To be done | Among the entries that follow, tally the lines with the string "parts". Give no more than the number.

___ Entries supplied ___

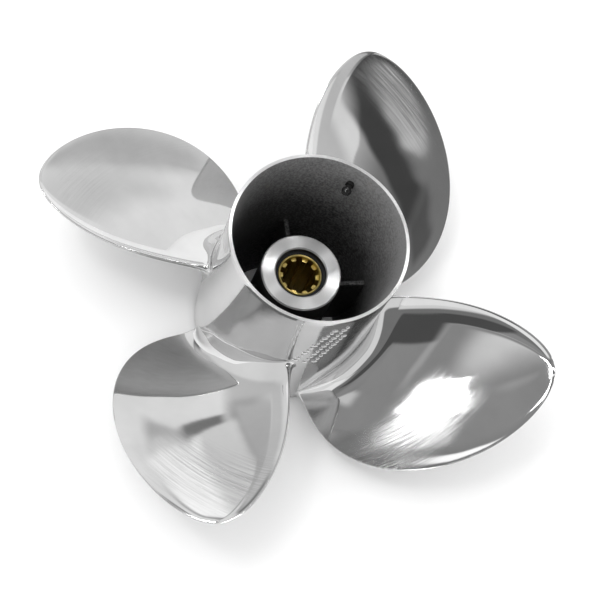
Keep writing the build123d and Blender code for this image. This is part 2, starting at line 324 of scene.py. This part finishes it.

___
___ Entries supplied ___

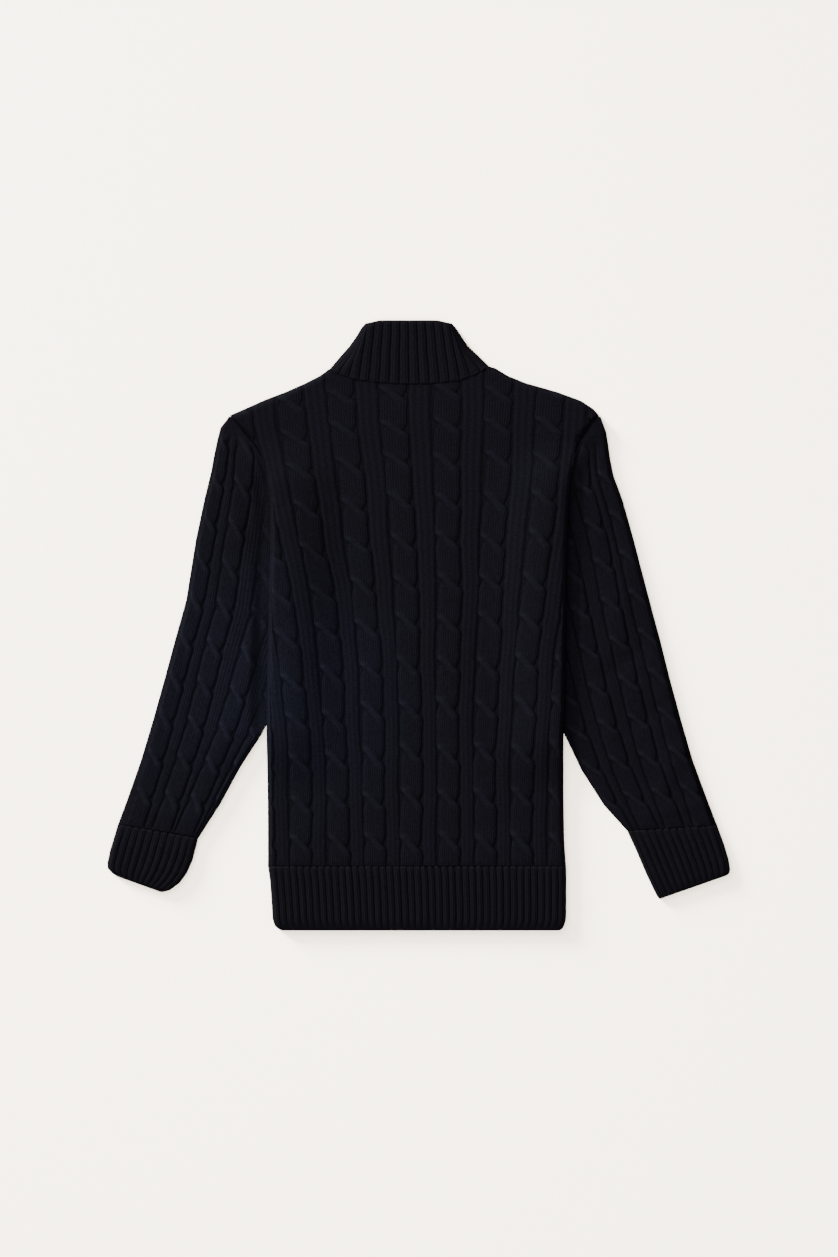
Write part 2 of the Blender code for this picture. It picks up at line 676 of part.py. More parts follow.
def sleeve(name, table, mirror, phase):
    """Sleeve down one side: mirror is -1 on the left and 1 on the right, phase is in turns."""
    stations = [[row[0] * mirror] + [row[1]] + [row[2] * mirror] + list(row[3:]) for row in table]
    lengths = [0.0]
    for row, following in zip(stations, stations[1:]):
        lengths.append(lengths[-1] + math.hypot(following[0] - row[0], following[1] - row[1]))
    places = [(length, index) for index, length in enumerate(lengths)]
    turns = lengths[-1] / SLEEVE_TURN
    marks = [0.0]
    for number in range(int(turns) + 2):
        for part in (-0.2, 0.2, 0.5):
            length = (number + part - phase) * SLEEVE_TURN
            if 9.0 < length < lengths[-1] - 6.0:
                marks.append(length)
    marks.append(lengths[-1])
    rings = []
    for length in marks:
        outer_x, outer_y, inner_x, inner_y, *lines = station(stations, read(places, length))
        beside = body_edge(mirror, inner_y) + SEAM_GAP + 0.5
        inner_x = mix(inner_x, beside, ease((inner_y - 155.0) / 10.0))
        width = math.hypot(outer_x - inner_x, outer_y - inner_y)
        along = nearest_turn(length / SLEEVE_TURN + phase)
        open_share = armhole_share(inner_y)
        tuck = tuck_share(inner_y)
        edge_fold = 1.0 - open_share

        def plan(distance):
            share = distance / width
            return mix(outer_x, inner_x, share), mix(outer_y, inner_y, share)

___
___ Entries supplied ___

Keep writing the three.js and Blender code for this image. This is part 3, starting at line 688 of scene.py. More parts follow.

___

Problem solution | 2